I took an HPT this morning and it was negative. I'm saving myself a needle prick and skipping the blood work today as I want to see whether AF comes today. If it's still not here by tomorrow afternoon, I'll get a blood test for finality's sake, but we're definitely out this month. I only had about two hours worth of pee in my bladder at 5 am (my bladder is horrible through the night), but I really don't think that would've made that much of a difference.
We'll be making an appointment to see our RE for next steps, as I'm not sure I can continue to do this over and over and over again without a long-term plan. The fact that I'm using the term "long-term" makes it sound kind of depressing. And it is depressing. And exhausting. And draining.
I have a little bit of a dilemma right now, as I'm torn about whether to TTC next month. If we got pregnant next month, it would be a December baby. I taught preschool and kindergarten part-time for about 10 years and the differences between the two-year-olds born near the end of the year and their slightly older counterparts were so palpable.
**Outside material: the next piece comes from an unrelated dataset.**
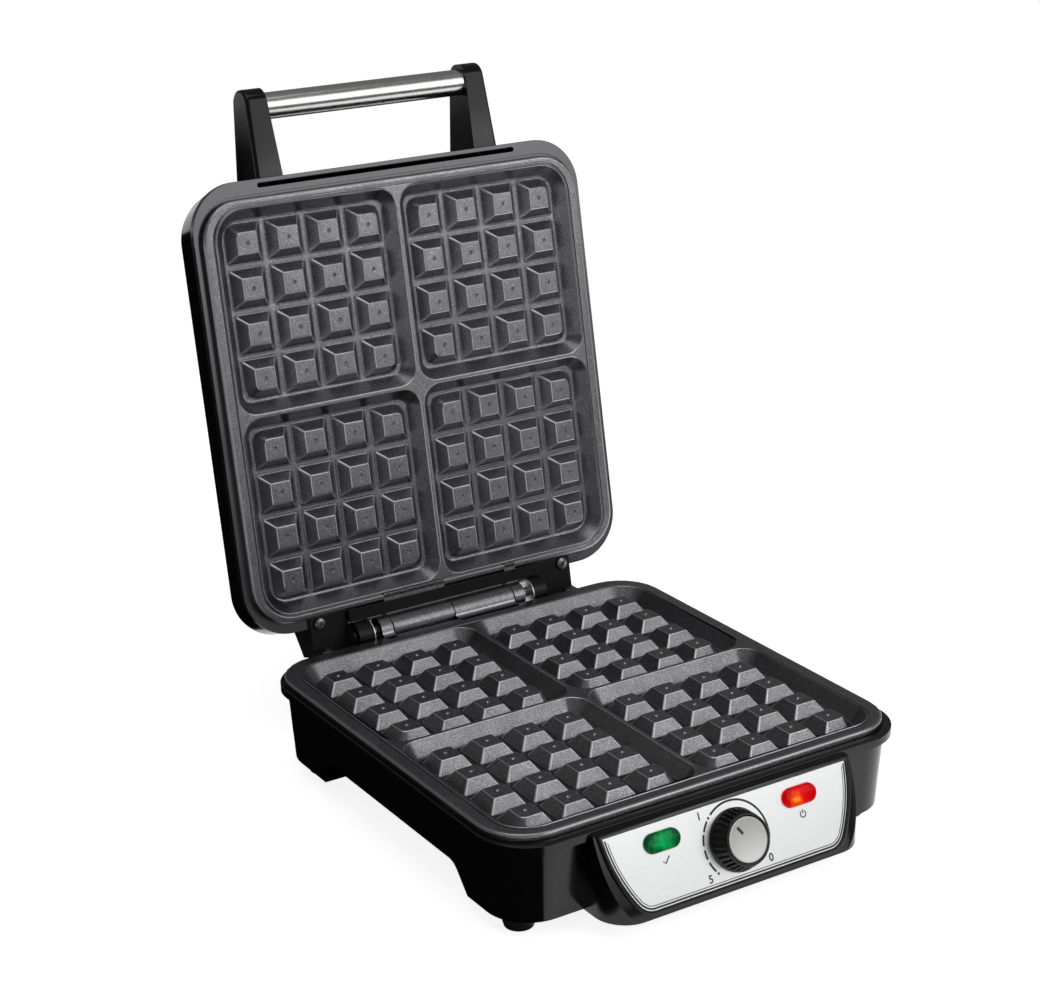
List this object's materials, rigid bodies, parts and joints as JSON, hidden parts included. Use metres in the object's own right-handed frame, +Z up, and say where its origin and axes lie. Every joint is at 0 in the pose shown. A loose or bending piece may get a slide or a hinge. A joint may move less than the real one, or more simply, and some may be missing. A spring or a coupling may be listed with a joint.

The young kids always struggled so much more than the older ones. Especially the boys. And then there are reports like this one that make you think.
Now there are exceptions for sure. Our niece is eight and she's a December baby and has always been the most advanced kid in the class. And in the end, it all evens out, but year after year - especially from September through to December - I'd see these little guys suffer in school and it didn't seem fair that they were tossed in with a group that obviously weren't their equal.
Maybe it's silly to think like this. And it will break my heart that if we do sit this one out, we will not have our baby in 2012. And wouldn't a Christmas baby be the best present ever? I don't know. Maybe it's not even anything to lose sleep over, because it's so kid-dependent. Hell, our donor could be a dumb-ass for all I know and our January baby could be the thickest in the class... of course those genes wouldn't come from me! ;-)
So, do I fill my prescription for Clomid, or do I sit tight and wait until we meet with the doctor?
Maybe today is not the day to decide.
Thanks, as always, for your support.